Time-Series User Guide¶
Version: 6.0 Last Updated: January 4, 2026 Audience: Developers and Database Administrators
Table of Contents¶
- Time-Series Data Types
- Compression Options
- Retention Policies
- Continuous Aggregates
- Gap Filling
- Time-Zone Handling
- Integration with MVCC
- Query Engine
- Ingestion Pipeline
- Partition Management
Time-Series Data Types¶
Core Data Structures¶
TimeSeriesPoint¶
The fundamental data structure for time-series data:
pub struct TimeSeriesPoint {
/// Metric identifier (e.g., "cpu.usage", "sensor.temperature")
pub metric: String,
/// Timestamp in milliseconds since Unix epoch (UTC)
pub timestamp: u64,
/// Numeric value
pub value: f64,
/// Optional dimensional tags for filtering
pub tags: HashMap<String, String>,
}
TSValue Enum¶
For mixed-type time-series:
pub enum TSValue {
Null, // Missing value
Integer(i64), // Integer values
Float(f64), // Floating-point values
Boolean(bool), // Boolean flags
}
Creating Data Points¶
// Simple point
let point = TimeSeriesPoint::new(
"server.cpu_percent",
1704067200000, // Timestamp in ms
75.5,
);
// Point with tags (dimensions)
let mut tags = HashMap::new();
tags.insert("host".to_string(), "web-server-01".to_string());
tags.insert("datacenter".to_string(), "us-east-1".to_string());
tags.insert("environment".to_string(), "production".to_string());
let tagged_point = TimeSeriesPoint::with_tags(
"server.cpu_percent",
1704067200000,
75.5,
tags,
);
Timestamp Conventions¶
| Format | Example | Usage |
|---|---|---|
| Unix milliseconds | 1704067200000 |
Primary format in Rust API |
| Unix seconds | 1704067200 |
Convert with * 1000 |
| ISO 8601 | 2024-01-01T00:00:00Z |
SQL queries |
| RFC 3339 | 2024-01-01T00:00:00.000Z |
API responses |
Compression Options¶
HeliosDB provides multiple compression strategies optimized for different data patterns.
Gorilla Compression¶
Facebook's Gorilla algorithm is the default for time-series data:
use heliosdb_storage::timeseries::compression::{
GorillaCompressor, CompressionConfig,
};
let config = CompressionConfig {
compress_timestamps: true, // Delta-of-delta encoding
compress_values: true, // XOR + bit-packing
block_size: 1024, // Points per block
min_ratio: 1.5, // Minimum compression ratio
};
let compressor = GorillaCompressor::new(config);
Algorithm Details¶
Timestamp Compression (Delta-of-Delta): - First timestamp: stored in full (64 bits) - Second timestamp: delta from first (variable bits) - Subsequent timestamps: delta-of-delta (1-32 bits)

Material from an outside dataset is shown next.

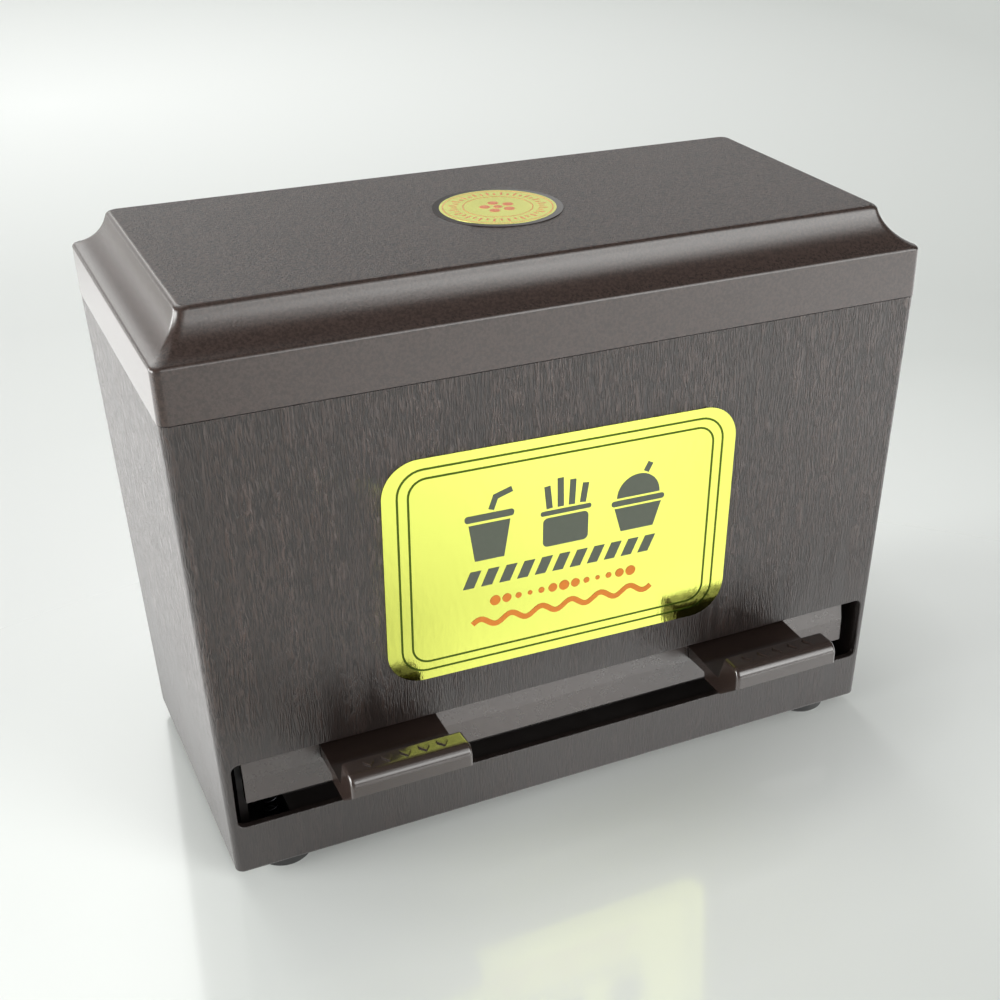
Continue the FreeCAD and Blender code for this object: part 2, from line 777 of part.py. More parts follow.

Timestamp sequence: [1000, 1060, 1120, 1180, 1240]
Delta sequence: [ 60, 60, 60, 60]
Delta-of-delta: [ 0, 0, 0]
Value Compression (XOR + Bit-packing): - XOR with previous value - Leading/trailing zero compression - Typical 4-8 bits per value for slowly changing data
Batch Compression¶
For high-throughput scenarios:
use heliosdb_storage::timeseries::compression::{
BatchCompressor, BatchCompressionConfig,
};
let config = BatchCompressionConfig {
block_size: 4096, // Larger blocks for better ratio
compress_timestamps: true,
compress_values: true,
compress_metrics: true, // Dictionary compression for metric names
enable_delta_encoding: true,
target_ratio: 10.0, // Target 10x compression
};
let compressor = BatchCompressor::with_config(config);
// Compress a batch of points
let compressed = compressor.compress_batch(&points)?;
// Decompress
let decompressed = compressor.decompress_batch(&compressed)?;
Dictionary Compression¶
For repeated strings (metric names, tags):
use heliosdb_storage::timeseries::compression::DictionaryCompressor;
let mut dict = DictionaryCompressor::new();
// Encode metrics to compact IDs
let id1 = dict.encode("server.cpu_percent")?; // Returns 0
let id2 = dict.encode("server.memory_used")?; // Returns 1
let id3 = dict.encode("server.cpu_percent")?; // Returns 0 (reused)
// Decode back
let metric = dict.decode(0)?; // "server.cpu_percent"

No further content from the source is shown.